The Value of Answering Your Irrational Thoughts
So now that you’ve identified your irrational thoughts or irrational beliefs, what benefit is there in refuting them? Well, cognitive-behavioral therapy teaches that by refuting your irrational beliefs, you will be better able to “unblock” your emotions about your problems. It can also help you gain greater clarity about the issue, and be more productive in tackling the problem in a more productive manner. When you refute an irrational thought, it helps reduce the guilt — oftentimes unconsciously — we carry about the thought or behavior.
Refuting your irrational thoughts also helps to problem solve. It puts the thought and accompanying behavior into valuable context and perspective — is it really a life-altering issue, or is it a much smaller issue we’ve simply blown out of all proportion? By understanding context, it helps us be more authentic and realistic with ourselves. We are often our own worst critic. Worse yet, though, we often not a very fair critic to ourselves. Breaks we would gladly give to others, we rarely give to ourselves.

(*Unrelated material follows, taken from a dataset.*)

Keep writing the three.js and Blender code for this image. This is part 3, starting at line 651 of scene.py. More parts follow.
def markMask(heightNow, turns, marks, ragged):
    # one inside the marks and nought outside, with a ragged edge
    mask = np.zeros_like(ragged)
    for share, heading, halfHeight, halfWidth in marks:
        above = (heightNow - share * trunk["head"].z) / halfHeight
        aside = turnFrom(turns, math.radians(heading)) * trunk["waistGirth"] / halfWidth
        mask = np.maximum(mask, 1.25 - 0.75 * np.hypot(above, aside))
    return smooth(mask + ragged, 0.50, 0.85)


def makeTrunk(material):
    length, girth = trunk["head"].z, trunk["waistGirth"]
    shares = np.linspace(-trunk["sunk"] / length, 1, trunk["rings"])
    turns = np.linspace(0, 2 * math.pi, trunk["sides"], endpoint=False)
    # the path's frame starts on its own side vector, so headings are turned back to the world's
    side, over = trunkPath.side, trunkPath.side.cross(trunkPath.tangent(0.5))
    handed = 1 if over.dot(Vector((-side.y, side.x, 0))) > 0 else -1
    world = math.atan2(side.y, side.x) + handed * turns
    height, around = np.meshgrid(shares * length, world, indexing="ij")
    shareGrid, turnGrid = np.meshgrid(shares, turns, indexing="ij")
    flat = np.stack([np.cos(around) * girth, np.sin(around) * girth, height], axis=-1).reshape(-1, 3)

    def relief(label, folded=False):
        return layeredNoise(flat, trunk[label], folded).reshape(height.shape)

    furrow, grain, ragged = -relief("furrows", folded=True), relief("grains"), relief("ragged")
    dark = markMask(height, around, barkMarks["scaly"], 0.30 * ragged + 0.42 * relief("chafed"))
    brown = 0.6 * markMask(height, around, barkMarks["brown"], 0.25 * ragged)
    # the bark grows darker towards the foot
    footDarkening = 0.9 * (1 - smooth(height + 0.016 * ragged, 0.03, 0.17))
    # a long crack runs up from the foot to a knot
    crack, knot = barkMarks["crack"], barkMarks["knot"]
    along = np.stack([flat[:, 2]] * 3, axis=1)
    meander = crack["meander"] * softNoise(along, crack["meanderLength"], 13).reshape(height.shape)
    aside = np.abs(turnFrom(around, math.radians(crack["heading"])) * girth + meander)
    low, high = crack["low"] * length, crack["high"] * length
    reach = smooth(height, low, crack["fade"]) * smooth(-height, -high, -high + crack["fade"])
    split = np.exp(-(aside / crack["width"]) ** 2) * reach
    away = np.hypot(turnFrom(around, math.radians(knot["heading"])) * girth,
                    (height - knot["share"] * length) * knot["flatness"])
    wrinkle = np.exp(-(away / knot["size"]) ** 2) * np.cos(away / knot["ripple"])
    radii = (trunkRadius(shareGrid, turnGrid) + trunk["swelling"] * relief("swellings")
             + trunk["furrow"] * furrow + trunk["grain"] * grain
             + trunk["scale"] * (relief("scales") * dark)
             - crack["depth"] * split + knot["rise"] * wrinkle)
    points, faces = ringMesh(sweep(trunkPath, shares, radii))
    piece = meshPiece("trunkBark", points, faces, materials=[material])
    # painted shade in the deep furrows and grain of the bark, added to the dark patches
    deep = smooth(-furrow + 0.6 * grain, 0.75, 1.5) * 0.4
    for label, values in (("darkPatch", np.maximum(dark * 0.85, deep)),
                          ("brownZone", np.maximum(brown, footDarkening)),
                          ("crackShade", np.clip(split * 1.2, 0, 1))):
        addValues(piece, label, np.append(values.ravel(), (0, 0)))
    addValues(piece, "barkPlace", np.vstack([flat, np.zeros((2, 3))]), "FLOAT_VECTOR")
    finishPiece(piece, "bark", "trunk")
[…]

By answering our irrational thoughts, we become a more reasonable and fair critic of ourselves. We have value, and this process helps puts our self-worth into perspective. It allows us not only to move beyond these thoughts, but forgive ourselves for any mistakes we may have made in the process. Because, after all, we’re all just human. The sooner you learn that — and cut yourself some slack — the quicker you’ll be able to put this CBT technique into practice.

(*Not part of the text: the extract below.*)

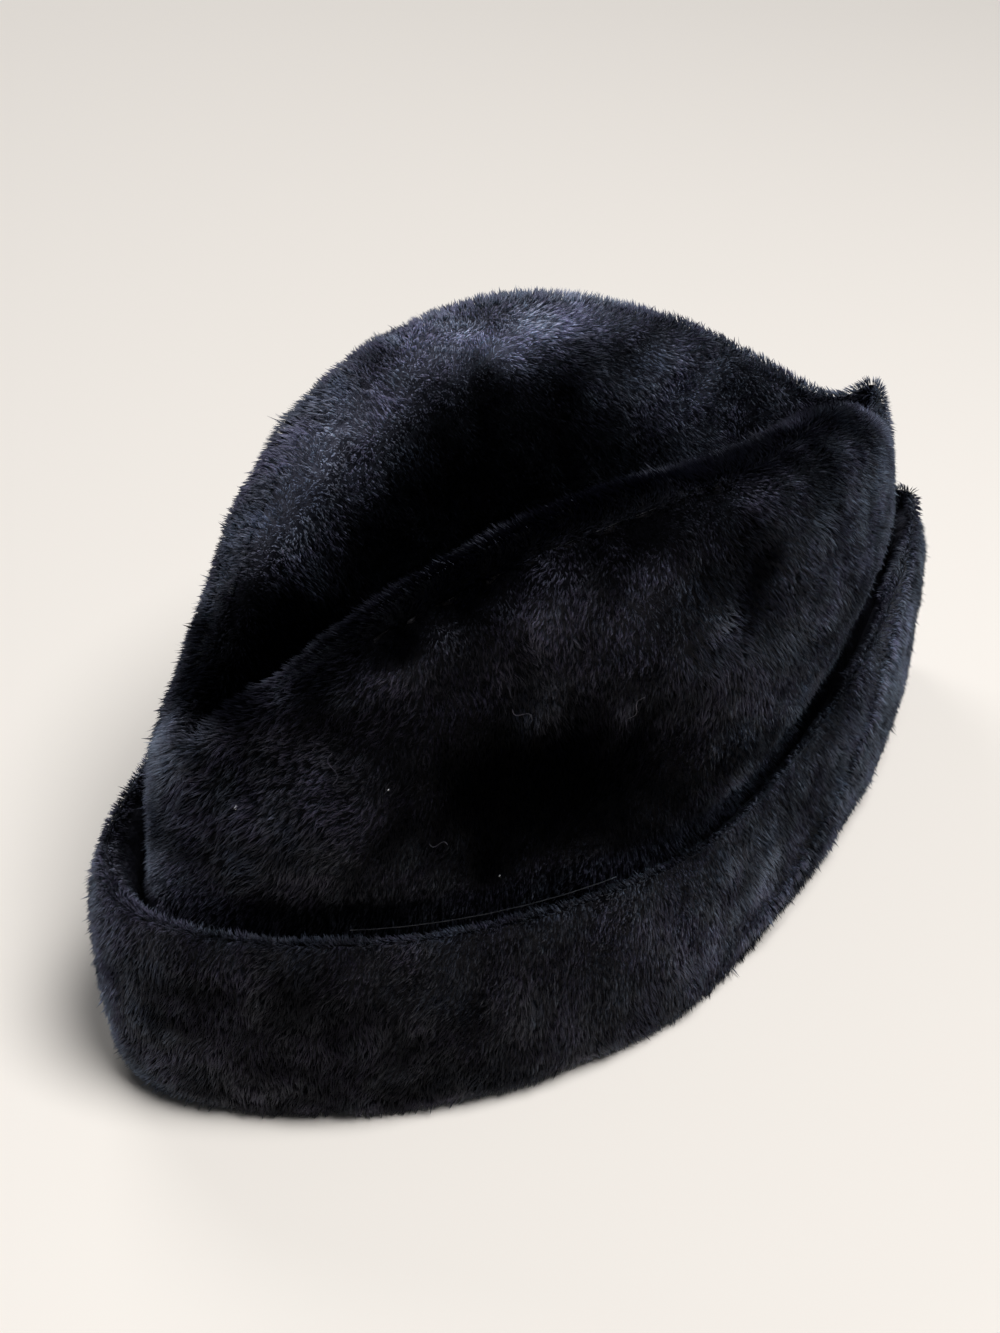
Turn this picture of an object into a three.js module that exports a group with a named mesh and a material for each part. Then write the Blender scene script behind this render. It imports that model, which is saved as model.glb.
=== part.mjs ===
// A fur cossack hat: a boat-shaped crown, pointed in front, whose lens-shaped top panel is pressed
// in between two ridges, and a deep turned-up cuff round its foot. Hide and pile are one wall.
// Millimetres. +X is the front point, +Y the wearer's left, +Z up. The origin is on the floor,
// under the middle of the cuff.

import * as THREE from 'three';
import { mergeVertices } from 'three/addons/utils/BufferGeometryUtils.js';

// Driving dimensions
const STEPS_ROUND = 72;          // columns round the hat
const HALF_LENGTH = 138;         // crown, at the groove over the cuff
const HALF_WIDTH = 69;
const WALL = 8;                  // hide and dense pile of the crown together
const CUFF_THICKNESS = { side: 10, ends: 12.5 };   // the cuff's hide and pile
const GAP = 0.35;                // between neighbouring pieces
const GROOVE_DEPTH = 12;         // how far the cuff's top edge stands free of the crown
const CROWN_FOOT = 1.2;          // the crown's lower edge over the floor
const TOP_HEIGHT = 155;          // ridges, at their highest
const VALLEY_DEPTH = 50;         // the pressed-in middle line of the top, under the ridges

// The groove over the cuff lies a little higher at the two ends than at the sides
const GROOVE_HEIGHT = { side: 60, frontRise: 5, backRise: 4 };

// Plans run from their widest place to each tip: y = halfWidth * (1 - u^power)^close, with u
// running from 0 at the widest place, where the curve is eased round, to 1 at the tip.
const GROOVE_PLAN = {
  widestAt: -14,
  halfWidth: HALF_WIDTH,
  front: { reach: HALF_LENGTH + 12, power: 1.3, close: 0.88 },
  back: { reach: HALF_LENGTH - 17, power: 1.7, close: 0.6 },
};
const RIDGE_PLAN = {
  widestAt: 5,
  halfWidth: 54,
  front: { reach: 117, power: 1.65, close: 1 },
  back: { reach: 121, power: 2.0, close: 0.92 },
};
const EASE_ROUND = 0.1;          // how far from the widest place a plan stays eased, as a share
const ROUNDING = 1e-3;           // smaller than any real distance here
const SLOPE_STEP = 0.5;          // how far apart two heights are taken for a slope
// What the wall takes off a plan at its side and at its two tips
const WALL_INSET = { side: WALL, front: 13, back: 12 };

// The ridges seen from the side: they drop from their top towards each end
const RIDGE_RISE = {
  topAt: 3,
  front: { reach: 119, drop: 58, power: 2.2 },
  back: { reach: 121, drop: 54, power: 2.7 },
};
const BEAK = { at: 122, rise: 16, spread: 7 };           // the upturned front point

// The valley between the ridges: where its crease ends and how suddenly it deepens from either
// tip. In its section each side rolls off gently from the ridge to a brow, dropping there by a
// share of the depth, and then falls steeply to a narrow floor. The brow lies nearer the middle
// line towards the back, and nearer the ridge towards the front.
const VALLEY = {
  front: { end: 107, power: 3, brow: 0.12 },
  back: { end: -108, power: 3.5, brow: 0.6 },
  brow: 0.47,
  browDrop: 0.14,
  floor: 0.94,
};
const BROW_START = 0.8;          // the steep fall sets in this share of the way to the brow
const SHOULDER = { width: 13, height: 21, atTip: 0.22 };  // the ridge's rounded outer edge
const WALL_BULGE = 4;            // the side wall's fullness, half way up
const TIP_POWER = 4;             // how closely what belongs to the two tips keeps to them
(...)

Refute Your Irrational Thoughts
Now that you have your irrational thoughts or irrational beliefs, it’s time to put them to the test. You have to test each thought’s rationality and purpose.
You can do this simply by answering the following questions about the thought or belief:
- Is there any basis in reality to support this belief as always being true?
- Does this thought encourage personal growth, emotional maturity, independence of thinking and action, and stable mental health?
- Is this belief one that, if you follow, will help you overcome this or future problems in your life?
- Is this thought one that, if you follow, will result in behavior that is self-defeating for you?
- Does this belief protect you and your rights as a person?
- Does this thought help you in connecting honestly and openly with others so that healthy, growth engendering interpersonal relationships result?
- Does this belief assist you in being a creative, rational problem solver who is able to identify a series of alternatives from which you can choose your own personal priority solutions?
- Does this thought stifle your thinking and problem solving ability to the point of immobilization?
- When you tell others of this belief, do they support you because that is the way everyone in your family, peer group, work, church, or community thinks?
- Is this thought an absolute — is it a black or white, yes or no, win or lose, no options in the middle type of belief?
Once you have determined that the thought is irrational, you are ready to refute this irrational belief. It’s best to do so on paper (or in a private online journal or your smartphone). Many people find it beneficial to answer these kinds of questions to help them refute the irrational thought:
- How do I consistently feel when I think of this belief?
- Is there anything in reality to support this thought as being true?
- What — in reality — supports the lack of absolute truth in this belief?
- Does the truth of this thought exist only in the way I talk, act, or feel about this problem?
- What is the worst thing that could happen to me if I do not hold on to this belief?
- What positive things might happen to me if I do not hold on to this thought?
- What would be an appropriate, realistic belief I could substitute for this irrational belief?
- How would I feel if I substituted this new thought for the irrational thought?
- How will I grow and how will my rights and the rights of others be protected by this substitute thought?
- What is keeping me from accepting this alternate belief?
Once you have answered these questions, it’s then time to substitute a rational thought and act on it. Simply try one out in a trial and error process until you find one that rings true for you, and feels like something you can do.
This process is something that doesn’t come naturally. We’ve spent our entire lives thinking these irrational thoughts, without interruption or challenge. Now in CBT, a therapist will be asking you to challenge them — constantly and consistently. Through constant and vigilant practice, you can learn to successfully defeat your irrational thoughts. Be patient, practice everyday, and before you know it, answering your irrational thoughts will become second nature.